The monument will be highly visible from passersby, and will include the American flag.

Smith said it looks like the Cornelius Fire Department will have about $20,000 raised within a couple of months toward the $100,000 cost of the monument.

To make the Sept. 11 deadline next year, the town will put up the funds required to get the project under way. Fundraising efforts will be needed to pay the town back.

The town, in partnership with the Fire Department and the Police Department, will be selling Christmas trees at the corner of Catawba Avenue and Main Street (Hwy. 115) to raise money. The town has about $4,000 in public arts funding to go toward the monument’s cost.

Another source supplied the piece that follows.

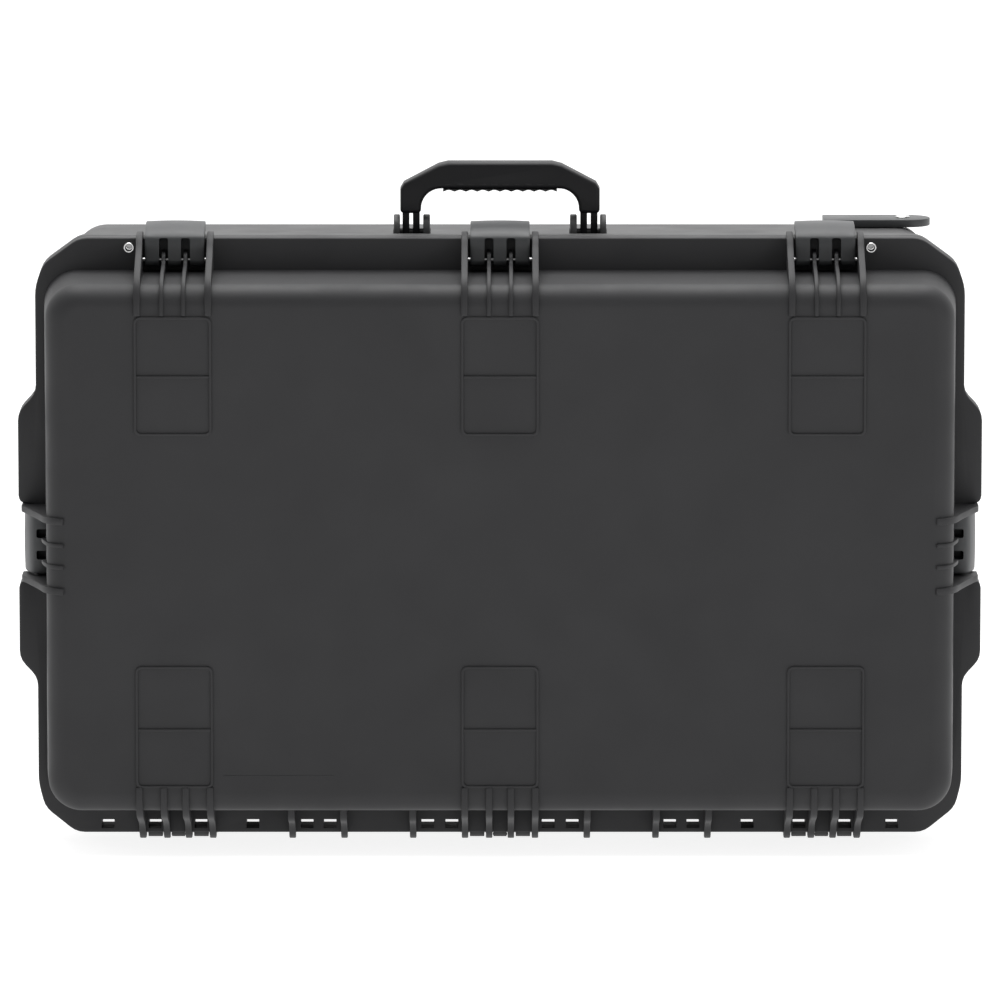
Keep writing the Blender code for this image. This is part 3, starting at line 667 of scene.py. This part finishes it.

A handful of retired New York firefighters live in Cornelius, including 9-11 project committee members Peter Blaich and Harry Saake.

Retired FDNY firefighter James Butler says the monument is a good thing for Cornelius. “Its important to do this because it will help remind those who didn’t live in the New York area about the terrible conditions we faced on 9-11. I’ve found that unless you lived in New York at the time, the enormous impact of the event is less understood. This should help people remember 9-11,” Butler says.

The Cornelius resident was assigned to Ladder 158 in Queens on that fateful day in 2001. He and his company spent days on duty at Ground Zero.